The Federal High Court, yesterday, dismissed the suit of the Police Service Commission (PSC), challenging the power of Muhammad Adamu, Inspector-General (IGP), to recruit 10, 000 police officers.
Justice Inyang Ekwo, who delivered the judgment, held that the PSC’s suit lacked merit.
The PSC had taken the Nigeria Police Force (NPF) to court over the ongoing recruitment exercise of 10,000 constables as approved by President Muhammadu Buhari.
In the motion on notice filed on September 24, with suit number: FHC/ABJ/CS/1124/2019, the commission prayed the court for an order of interlocutory injunction restraining the defendants from “appointing, recruiting or attempting to appoint or recruit by any means whatsoever any person into any office by the NPF pending the hearing and determination of the substantive suit.”
While the PSC is the plaintiff, the NPF, the IGP, the Nigerian Police Council, Minister of Police Affairs and the Attorney General of Police (AGF) are defendants in the case.
Justice Ekwo had earlier fixed December 4 to deliver judgment in the suit after taking arguments of counsel representing the parties.
The judge, however, said he decided to abridge the time by scheduling it for December 2 because of the number of political matters slated for the day.
Delivering judgment yesterday, Ekwo upheld the power of the NPF and the Police Council under the control of IGP Adamu to recruit constables into the NPF.
The judge, therefore, struck out the suit filed by the PSC, challenging the power of the NPF and Adamu to carry out the ongoing exercise.
He held that by the provision of Section 71 of the Police Act, it was the Nigeria Police Council under the leadership of the IGP that was empowered with the enlistment of rank and file in the force.
The judge further held that the law guiding the enlistment of constables into the NPF was the Nigeria Police Regulations of 1968, issued by the Nigerian President in accordance with the provisions of Section 46 of the Police Act 1967 (No 41), providing for the organisation and administration of the police force.
According to the judge, there is nothing in the documentary evidence placed before the court by the PSC to support its claims that the IGP has usurped the powers of the commission in the enlistment of rank and file into the Nigerian police.
Ekwo said that though counsel to the plaintiff had defined the word “recruitment” to mean “appointment,” he said the definition of recruitment in Chapter 1 (2) number 02, 03, 01 of the Public Service Rule 2008 edition is not in total in agreement with the legal framework of the first defendant. He said the reason was that the NPF could not be portrayed as normal civil service where the public service rule could be applied.

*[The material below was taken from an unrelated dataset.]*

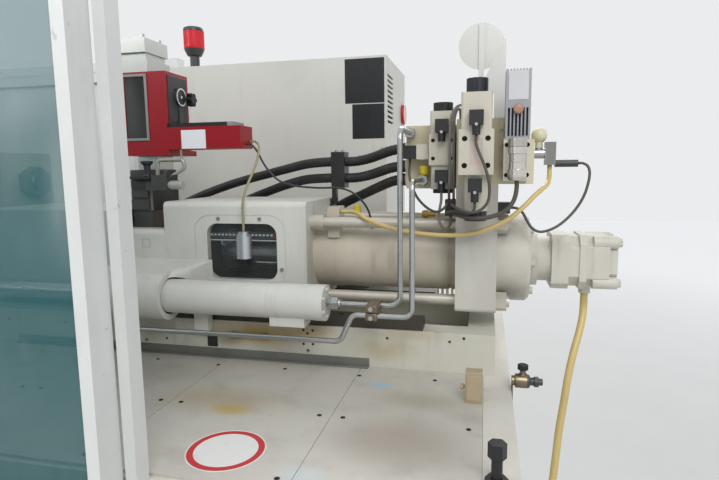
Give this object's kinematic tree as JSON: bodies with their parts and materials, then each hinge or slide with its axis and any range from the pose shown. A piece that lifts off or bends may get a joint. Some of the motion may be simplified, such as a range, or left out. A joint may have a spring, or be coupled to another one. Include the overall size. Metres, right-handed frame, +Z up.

“It is not in controversy that the first defendant is a paramilitary body and for that reason, shares several characteristics with the military service.
“Christens the first defendant as Nigeria Police Force by Section 214 of the 1999 Constitution, it ought to be cleared that it is not meant to be a civil service,” he held.
He noted that relevant provisions of the 1999 Constitution and PSC Establishment Act 2001 referred to by the plaintiff were consistent in using the word “appointment” in respect to the power of the plaintiff.
According to him, the PSC Establishment Act 2001 that has not been considered by parties in this case is what I consider as the overriding powers given to the president in Section 9.
The judge said that based on the provision, the president has the power to give directive to the PSC and that the commission holds it a duty to comply.